In this search problem, we try to find a path from the green start point to the red goal state. This is one solution, but is there a better one?

Defining the search problem

In any AI application, the first step is complete comprehension of the problem. We can do this by creating a formal definition of the various elements in our problem.

I’ve defined the elements we need in the bullet points below. In brackets you’ll find how they’re articulated in our pathfinding example.
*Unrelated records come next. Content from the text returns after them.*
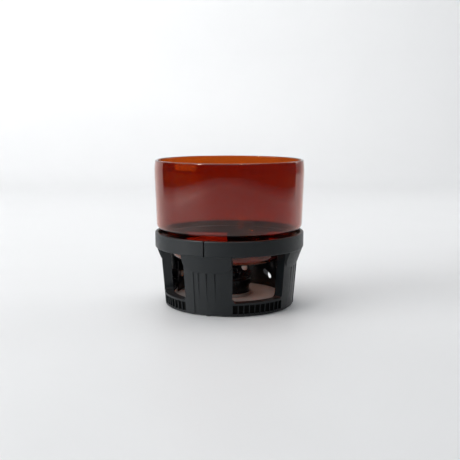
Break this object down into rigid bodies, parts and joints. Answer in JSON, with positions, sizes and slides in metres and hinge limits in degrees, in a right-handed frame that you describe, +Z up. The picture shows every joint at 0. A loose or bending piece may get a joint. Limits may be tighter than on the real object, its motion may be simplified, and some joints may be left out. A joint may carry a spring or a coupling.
{
  "type": "alcohol burner warmer with glass bowl",
  "caption": "Amber glass bowl resting in a moulded black four-pillar stand with a band, a wind shield and a small spirit burner with a turning regulator.",
  "frame": {"origin": "on the table, at the stand's vertical axis, which is the centre of the overall box's bottom", "axes": "+Z up along the stand's axis; -Y is the front, with the first pillar a little to the left of it"},
  "size_m": [0.1404, 0.1402, 0.136],
  "materials": {
    "amber_glass": "clear thin-walled amber glass, polished",
    "black_plastic": "satin moulded thermoset",
    "black_enamel": "gloss black stove enamel on sheet steel",
    "tray_metal": "polished sheet steel",
    "screw_steel": "bright",
    "gauze_steel": "woven wire and plain sheet",
    "fuel_wadding": "matted wadding",
    "black_rubber": "matte"
  },
  "bodies": {
    "stand": {"stand_frame": "black_plastic", "retaining_band": "black_plastic", "base_plate": "black_plastic", "base_screws": "screw_steel", "reflector_tray": "tray_metal", "tray_rivets": "screw_steel", "burner_locator": "screw_steel", "wind_shield": "black_enamel", "shield_screws": "screw_steel", "seat_pad_front": "black_rubber", "seat_pad_right": "black_rubber", "seat_pad_rear": "black_rubber", "seat_pad_left": "black_rubber", "foot_front": "black_rubber", "foot_right": "black_rubber", "foot_rear": "black_rubber", "foot_left": "black_rubber"},
    "bowl": {"glass_bowl": "amber_glass"},
    "burner": {"burner_cup": "black_enamel", "fuel_pad": "fuel_wadding", "wick_gauze": "gauze_steel", "gauze_ring": "gauze_steel", "burner_cap": "black_enamel", "collar": "black_enamel"},
    "regulator": {"regulator_ring": "black_enamel", "regulator_grip": "black_plastic"}
  },
  "joints": [
    {"name": "bowl_lift", "type": "slide", "parent": "stand", "child": "bowl", "axis": [0, 0, 1], "range_m": [0, 0.075]},
    {"name": "burner_lift", "type": "slide", "parent": "stand", "child": "burner", "axis": [0, 0, 1], "range_m": [0, 0.008]},
    {"name": "regulator_turn", "type": "hinge", "parent": "burner", "child": "regulator", "pos_m": [0, 0, 0.0245], "axis": [0, 0, 1], "range_deg": [0, 15]}
  ]
}
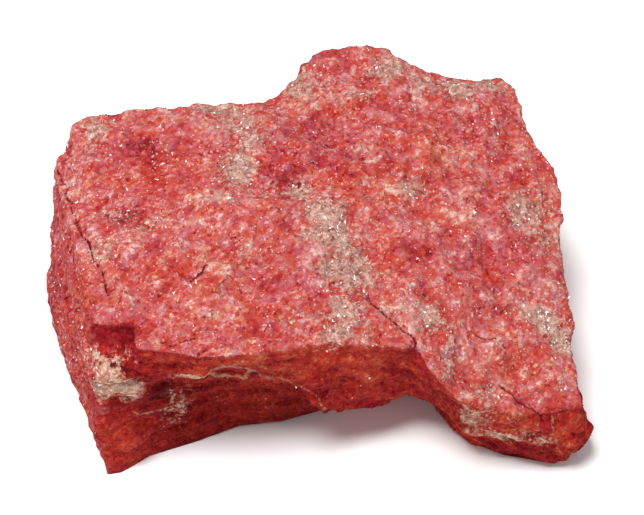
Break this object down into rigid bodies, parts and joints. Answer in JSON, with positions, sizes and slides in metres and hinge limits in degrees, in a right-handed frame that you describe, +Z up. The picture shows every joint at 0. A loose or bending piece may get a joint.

• Search space — abstract parameters constraining the search (the grid of black and white squares, only the white squares can be searched).
• States — positions or sets of conditions that can be searched (the squares contained in the grid).
• Initial state — initial position or set of conditions (the square with the green circle).
• Goal state — a desirable outcome, or solution (the square with the red circle).
• Actions — strategies to move to different states (move the green circle to the adjacent squares, in any allowable direction).
• Goal test — criteria used to check whether a state is a solution (are we in the bottom right circle?).
• Path cost — Cost of the actions while moving in the search space (one for each move to an adjacent square).

Modelling the search space

Once we’ve defined the problem, we need to think of ways to represent the search space. This is a process known as modelling. For this example we can create a model of the search space with a tree structure representation.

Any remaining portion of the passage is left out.